Twitter disclosed a binding agreement to settle a class-action lawsuit, under which the social network will pay $809.5 million to resolve claims it provided misleading user-engagement info to investors.
The original lawsuit, filed in 2016 by a Twitter shareholder, alleged Dorsey and others including former CEO Dick Costolo and board member Evan Williams hid facts about Twitter’s slowing user growth while they sold their personal stock holdings “for hundreds of millions of dollars in insider profits.” The complaint alleged the company was tracking daily active users (DAUs) as the primary indicator of Twitter’s user engagement by early 2015 but didn’t reveal that to investors at the time (when it was reporting monthly active user figures). According to the lawsuit, Twitter’s DAU figures showed that user engagement growth was either flat or declining.
Twitter, in an 8-K filing Monday, noted that the final settlement agreement will not “include or constitute an admission, concession, or finding of any fault, liability, or wrongdoing by the Company or any defendant.” The agreement still requires court approval; the consolidated case was being heard in the U.S. District Court for the Northern District of California.
The company said it intends to use cash on hand to pay the settlement amount, expected to be paid in the fourth quarter of 2021. Twitter expects to record a charge for the settlement during the third quarter of 2021.
As of June 30, 2021, Twitter had $4.13 billion in cash and equivalents as well as short-term investments worth $4.48 billion. The company topped Wall Street financial expectations for Q2 with its strongest quarterly revenue growth since 2014. For the period, Twitter said it had average monetizable daily active users of 206 million, up from 199 million in the first quarter and up 11% year over year, with international markets accounting for all of the growth as U.S. DAUs declined by 1 million sequentially.

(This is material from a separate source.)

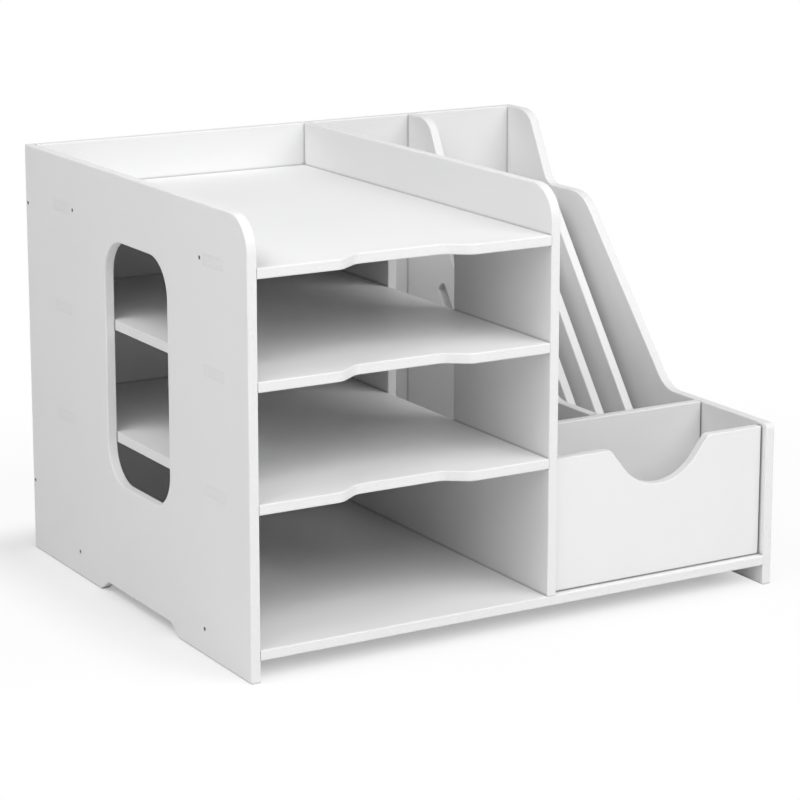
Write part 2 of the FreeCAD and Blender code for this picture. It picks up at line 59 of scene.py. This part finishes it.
class Nodes:
    """A short way to write a material's node tree."""

    def __init__(self, name):
        self.material = bpy.data.materials.new(name)
        self.material.use_nodes = True
        self.tree = self.material.node_tree
        self.shader = self.tree.nodes["Principled BSDF"]

    def add(self, kind, inputs=None, **settings):
        node = self.tree.nodes.new("ShaderNode" + kind)
        for key, value in settings.items():
            setattr(node, key, value)
        for key, value in (inputs or {}).items():
            self.plug(node.inputs[key], value)
        return node

    def plug(self, socket, value):
        if isinstance(value, bpy.types.NodeSocket):
            self.tree.links.new(value, socket)
        else:
            socket.default_value = value

    def math(self, operation, *values):
        node = self.add("Math", operation=operation)
        for socket, value in zip(node.inputs, values):
            self.plug(socket, value)
        return node.outputs[0]

    def mix(self, factor, first, second):
        node = self.add("MixRGB", {"Fac": factor, "Color1": first, "Color2": second})
        return node.outputs[0]

    def step(self, value, low, high):
        node = self.add("MapRange", {"Value": value, "From Min": low, "From Max": high},
                        interpolation_type="SMOOTHSTEP")
        return node.outputs[0]

    def noise(self, place, scale, detail=2.0, stretch=(1, 1, 1), shift=(0, 0, 0)):
        mapping = self.add("Mapping", {"Vector": place, "Scale": stretch, "Location": shift})
        node = self.add("TexNoise", {"Vector": mapping.outputs[0], "Scale": scale,
                                     "Detail": detail})
        return node.outputs["Fac"]


def white_board(name, axis, sheet):
    """Foiled board whose broad faces look along the axis, cut from the numbered sheet."""
    m = Nodes(name)
    coords = m.add("TexCoord")
    place = coords.outputs["Object"]
    split = m.add("SeparateXYZ", {"Vector": coords.outputs["Normal"]})
    facing = m.math("ABSOLUTE", split.outputs[AXIS_INDEX[axis]])
    on_face = m.step(facing, *BROAD_FACE)
    on_edge = m.step(facing, *SAWN_EDGE)
    on_rim = m.math("SUBTRACT", m.math("SUBTRACT", 1.0, on_face), on_edge)

    cloud = m.step(m.noise(place, CLOUDS_PER_METRE, detail=3.0, shift=(sheet, 0, 0)), *CLOUDED)
    foil = m.mix(cloud, WHITE_FOIL, CLOUDED_FOIL)
    layers = [1, 1, 1]
    layers[AXIS_INDEX[axis]] = FIBRES_FLATTER
    fibres = m.step(m.noise(place, FIBRES_PER_METRE, detail=3.0, stretch=layers), *RAISED)
    sprayed = m.mix(fibres, SPRAYED_EDGE, SWOLLEN_FIBRE)
    rub = m.math("MULTIPLY", on_rim, m.step(m.noise(place, RUBS_PER_METRE, detail=4.0), *RUBBED))
    colour = m.mix(on_edge, foil, sprayed)
    colour = m.mix(m.math("MULTIPLY", rub, RUB_SHARE), colour, RUBBED_RIM)
    # Painted shade: within a few millimetres of another board the colour darkens, standing in for
    # the shade in corners and joints.
    corner_openness = m.add("AmbientOcclusion", {"Distance": PAINTED_SHADE_REACH}, samples=JOINT_SAMPLES)
    painted_corner_shade = m.step(corner_openness.outputs["AO"], *OPEN_AND_SHUT)
    colour = m.mix(painted_corner_shade, colour, JOINT_PAINTED_SHADE)
    m.plug(m.shader.inputs["Base Color"], colour)

    smear = m.noise(place, SMEARS_PER_METRE, detail=4.0, shift=(0, sheet, 0))
    smeared = m.math("MULTIPLY", smear, SMEAR_ROUGHNESS)
    roughness = m.math("ADD", FOIL_ROUGHNESS - SMEAR_ROUGHNESS/2, smeared)
    roughness = m.math("ADD", roughness, m.math("MULTIPLY", on_edge, EDGE_ROUGHNESS))
    m.plug(m.shader.inputs["Roughness"], roughness)

    peel = m.noise(place, PEEL_PER_METRE)
    grain = m.math("MULTIPLY", m.math("MULTIPLY", fibres, on_edge), FIBRE_RELIEF)
    bump = m.add("Bump", {"Height": m.math("ADD", peel, grain), "Strength": RELIEF_STRENGTH,
                          "Distance": RELIEF_DEPTH})
    m.plug(m.shader.inputs["Normal"], bump.outputs[0])
    m.shader.inputs["Specular IOR Level"].default_value = FOIL_SPECULAR
    return m.material


def finish(material, *names):
    """Give carried-over nodes their material."""
    for name in names:
        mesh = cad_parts[name].data
        mesh.materials.clear()
        mesh.materials.append(material)


finish(white_board("bottom_foil", "z", 1), "bottom_board")
finish(white_board("back_foil", "y", 2), "back_panel")

# ---------------------------------------------------------------- side panels and tray divider
# Three upright boards that carry the trays and close the right end. The two tall ones have a
# window cut through them and mortises for the shelves' tabs; the right one steps down to the front.

finish(white_board("side_foil", "x", 3), "left_side_panel", "right_end_panel")
finish(white_board("divider_foil", "x", 4), "tray_divider")

# ---------------------------------------------------------------- shelves
# Three shelves that can't be moved, with a finger recess in the front edge. Their tabs go
# through the panels on both sides and end flush with the far faces.

finish(white_board("shelf_foil", "z", 5), "lower_shelf", "middle_shelf", "top_shelf")

# ---------------------------------------------------------------- file rack
# A tall stepped partition with two slanted slots, and three sloping file dividers beside it.
# They butt against the bottom board and the back panel and are screwed from below and behind.

finish(white_board("partition_foil", "x", 6), "file_partition")
finish(white_board("file_foil", "x", 7), "left_file_divider", "middle_file_divider",
       "right_file_divider")

# ---------------------------------------------------------------- drawer
# A small open box that slides on the bottom board in front of the rack. Its front has a round
# finger cut-out, its sides are low, and it is doweled in front and screwed from behind.

finish(white_board("drawer_front_foil", "y", 8), "drawer_front", "drawer_back")
finish(white_board("drawer_side_foil", "x", 9), "drawer_left_side", "drawer_right_side")
finish(white_board("drawer_floor_foil", "z", 10), "drawer_bottom")

# ---------------------------------------------------------------- screws and dowels
# Thin blackened cylinder-head screws with a hexagon socket, sunk just under the surface of the
# boards, and bare beech dowels that stay hidden in the drawer's joints.

BLACK_OXIDE = (0.060, 0.060, 0.062, 1)
WORN_STEEL = (0.360, 0.360, 0.370, 1)
BEECH = (0.62, 0.46, 0.30, 1)
BEECH_PORE = (0.50, 0.35, 0.21, 1)
WORN_SPOTS_PER_METRE = 900.0
WORN = (0.40, 0.66)                     # noise at which the wear starts, and is full
STEEL_ROUGHNESS = 0.32
WORN_ROUGHNESS = 0.2
STEEL_METALLIC = 0.8
PITS_PER_METRE = 2500.0
PIT_DEPTH = 0.0001
PIT_STRENGTH = 0.2
GRAIN_PER_METRE = 300.0
GRAIN_STRETCH = (1, 0.12, 1)
PORED = (0.35, 0.70)
BEECH_ROUGHNESS = 0.55
PORE_ROUGHNESS = 0.15


def screw_steel():
    """Blackened steel, worn to bare metal in small spots."""
    m = Nodes("screw_steel")
    place = m.add("TexCoord").outputs["Object"]
    worn = m.step(m.noise(place, WORN_SPOTS_PER_METRE, detail=4.0), *WORN)
    m.plug(m.shader.inputs["Base Color"], m.mix(worn, BLACK_OXIDE, WORN_STEEL))
    roughness = m.math("ADD", STEEL_ROUGHNESS, m.math("MULTIPLY", worn, WORN_ROUGHNESS))
    m.plug(m.shader.inputs["Roughness"], roughness)
    bump = m.add("Bump", {"Height": m.noise(place, PITS_PER_METRE), "Strength": PIT_STRENGTH,
                          "Distance": PIT_DEPTH})
    m.plug(m.shader.inputs["Normal"], bump.outputs[0])
    m.shader.inputs["Metallic"].default_value = STEEL_METALLIC
    return m.material


def beech():
    """Bare turned beech with its grain along the dowel."""
    m = Nodes("beech")
    place = m.add("TexCoord").outputs["Object"]
    grain = m.step(m.noise(place, GRAIN_PER_METRE, detail=4.0, stretch=GRAIN_STRETCH), *PORED)
    m.plug(m.shader.inputs["Base Color"], m.mix(grain, BEECH, BEECH_PORE))
    roughness = m.math("ADD", BEECH_ROUGHNESS, m.math("MULTIPLY", grain, PORE_ROUGHNESS))
    m.plug(m.shader.inputs["Roughness"], roughness)
    return m.material


finish(screw_steel(), "left_panel_screws", "right_panel_screws", "back_panel_screws",
       "bottom_board_screws", "drawer_screws")
finish(beech(), "drawer_dowels")

# ---------------------------------------------------------------- floor, light and camera
# A pale floor that runs on into a white backdrop and keeps a faint soft shadow of the organizer.
# Four square soft boxes stand from its left round to its front right, and a weak white world
# lightens the shadows.

FLOOR_SIZE = 30.0
FLOOR_WHITE = (0.85, 0.85, 0.85, 1)
FLOOR_GREY = (0.83, 0.83, 0.83, 1)
FLOOR_ROUGHNESS = 0.9
MOTTLES_PER_METRE = 3.0
SHADOW_MIDDLE = (-0.024, 0.021, 0)      # of the box under the organizer that is shaded most
SHADOW_HALF = (0.1925, 0.151, 0)
CONTACT_SHADOW = 0.070                  # metres out from the box to the dark shadow's end
FAINT_SHADOW = 0.45                     # and to the end of the faint one around it
WHITE_SHARES = (0.33, 0.90, 1.0)        # how white the floor is under, near and far from it
AMBIENT = 0.15                          # the world's light on the organizer

floor_mesh = bpy.data.meshes.new("floor")
shape = bmesh.new()
bmesh.ops.create_grid(shape, x_segments=1, y_segments=1, size=FLOOR_SIZE/2)
shape.to_mesh(floor_mesh)
shape.free()
floor = bpy.data.objects.new("floor", floor_mesh)
bpy.context.scene.collection.objects.link(floor)


def seen_as_backdrop(m):
    """1 for rays that show the backdrop itself, directly or in something shiny or clear."""
    path = m.add("LightPath")
    shiny = m.math("MAXIMUM", path.outputs["Is Glossy Ray"], path.outputs["Is Transmission Ray"])
    return m.math("MAXIMUM", path.outputs["Is Camera Ray"], shiny)


m = Nodes("floor_white")
place = m.add("TexCoord").outputs["Object"]
mottle = m.noise(place, MOTTLES_PER_METRE)
m.plug(m.shader.inputs["Base Color"], m.mix(mottle, FLOOR_WHITE, FLOOR_GREY))
m.shader.inputs["Roughness"].default_value = FLOOR_ROUGHNESS
white = m.add("Emission", {"Color": (1, 1, 1, 1), "Strength": 1.0})
offset = m.add("VectorMath", {0: place, 1: SHADOW_MIDDLE}, operation="SUBTRACT").outputs[0]
offset = m.add("VectorMath", {0: offset}, operation="ABSOLUTE").outputs[0]
offset = m.add("VectorMath", {0: offset, 1: SHADOW_HALF}, operation="SUBTRACT").outputs[0]
offset = m.add("VectorMath", {0: offset, 1: (0, 0, 0)}, operation="MAXIMUM").outputs[0]
distance = m.add("VectorMath", {0: offset}, operation="LENGTH").outputs["Value"]
under, near, beyond = WHITE_SHARES
near_rise = m.math("MULTIPLY", m.step(distance, 0.0, CONTACT_SHADOW), near - under)
far_rise = m.math("MULTIPLY", m.step(distance, CONTACT_SHADOW, FAINT_SHADOW), beyond - near)
share = m.math("ADD", under, m.math("ADD", near_rise, far_rise))
share = m.math("MULTIPLY", seen_as_backdrop(m), share)
blend = m.add("MixShader", {0: share, 1: m.shader.outputs[0], 2: white.outputs[0]})
m.plug(m.tree.nodes["Material Output"].inputs["Surface"], blend.outputs[0])
floor_mesh.materials.append(m.material)


class WorldNodes(Nodes):
    """The same short way for the world's node tree."""

    def __init__(self, name):
        self.world = bpy.data.worlds.new(name)
        self.world.use_nodes = True
        self.tree = self.world.node_tree
        self.shader = self.tree.nodes["Background"]


w = WorldNodes("studio")
bpy.context.scene.world = w.world
w.shader.inputs["Color"].default_value = (1, 1, 1, 1)
backdrop = w.math("MULTIPLY", seen_as_backdrop(w), 1.0 - AMBIENT)
w.plug(w.shader.inputs["Strength"], w.math("ADD", AMBIENT, backdrop))

LAMP_DISTANCE = 2.2
LAMP_SIZE = 1.3
LAMPS_AIM_AT = (0, 0, 0.15)             # the middle of the organizer


def lamp(name, bearing, height, power):
    """A square soft box at a bearing from the front and a height, both in degrees."""
    light = bpy.data.lights.new(name, "AREA")
    light.shape = "SQUARE"
    light.size = LAMP_SIZE
    light.energy = power
    holder = bpy.data.objects.new(name, light)
    bpy.context.scene.collection.objects.link(holder)
    around = math.radians(bearing)
    up = math.radians(height)
    aim = Vector((math.sin(around)*math.cos(up), -math.cos(around)*math.cos(up), math.sin(up)))
    holder.location = Vector(LAMPS_AIM_AT) + aim*LAMP_DISTANCE
    holder.rotation_euler = (-aim).to_track_quat("-Z", "Y").to_euler()


lamp("high_left_lamp", -80, 54, 22.0)
lamp("left_lamp", -38, 36, 11.0)
lamp("front_lamp", 0, 42, 12.0)
lamp("right_lamp", 35, 39, 19.3)

# The camera stands in front and to the left, a little above the organizer.
FRAME_PIXELS = 800
FOCAL_PIXELS = 2754
SHIFT_PIXELS = -100
SENSOR_WIDTH = 36
CAMERA_REACH = 60
CAMERA_BEARING = 30.55                  # degrees to the right of straight in
CAMERA_DROP = 11.96                     # degrees below level
CAMERA_ROLL = 0.04
CAMERA_PLACE = (-0.9662, -1.6437, 0.5993)

camera_data = bpy.data.cameras.new("camera")
camera = bpy.data.objects.new("camera", camera_data)
bpy.context.scene.collection.objects.link(camera)
bpy.context.scene.camera = camera
camera_data.sensor_width = SENSOR_WIDTH
camera_data.lens = SENSOR_WIDTH*FOCAL_PIXELS/FRAME_PIXELS
camera_data.shift_y = SHIFT_PIXELS/FRAME_PIXELS
camera_data.clip_end = CAMERA_REACH
bearing = math.radians(CAMERA_BEARING)
drop = math.radians(CAMERA_DROP)
forward = Vector((math.sin(bearing)*math.cos(drop), math.cos(bearing)*math.cos(drop),
                  -math.sin(drop)))
turn = forward.to_track_quat("-Z", "Y").to_matrix().to_4x4()
roll = Matrix.Rotation(math.radians(CAMERA_ROLL), 4, "Z")
camera.rotation_euler = (turn @ roll).to_euler()
camera.location = CAMERA_PLACE

bpy.context.scene.view_settings.view_transform = "Standard"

The company introduced the mDAU metric with its Q4 2018 results, telling investors it believes that best reflects its goals of driving monetizing usage. Twitter defines mDAUs as the average number of “people, organizations or other accounts who logged in or were otherwise authenticated and accessed Twitter on any given day through twitter or Twitter applications that are able to show ads.”
The two lead plaintiffs in the securities fraud class-action suit against Twitter were the National Elevator Industry Pension Fund, represented by Robbins Geller Rudman & Dowd, and KBC Asset Management NV, represented by Motley Rice LLC.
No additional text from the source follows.